The relative sizing estimation technique is simple but yet powerful. You will be able to estimate your extensive product roadmap in hours instead of days or weeks. You will be able to build a foundation for your relative sizing estimates to improve the accuracy of future ones. And everybody involved in this process will be much happier and engaged, as this activity won't suck much of their time and energy.

A traditional estimation approach, reviewing each backlog item separately, and estimating its absolute duration and complexity, has significant drawbacks. It requires you to think about each item independently rather than leverage your team's previous experience. It typically results in days or weeks trying to figure exactly how much time each item will take.

And on top of it, without a well-thought capacity planning approach, you will be spending a lot of energy trying to understand what you can complete when.

Takeaway

  1. To accurately and quickly plan product roadmaps of any size, we highly recommend using relative sizing exercise as your agile estimation technique.

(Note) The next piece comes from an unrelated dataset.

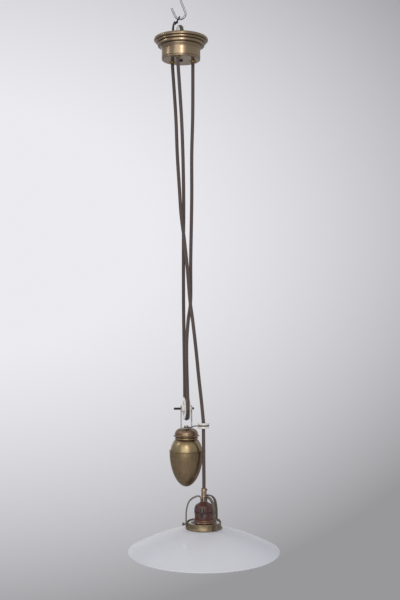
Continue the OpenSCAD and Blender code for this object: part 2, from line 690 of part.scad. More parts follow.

It allows you to go through a large backlog very quickly, compare new work with previously completed, which improves accuracy and predictability over time.

  2. Once all items are estimated, using capacity planning determine what your team can accomplish within a planning cycle. And advocate for additional resources if needed.

  3. Most importantly, always look at the historical data to improve the predictability and accuracy of your future cycles.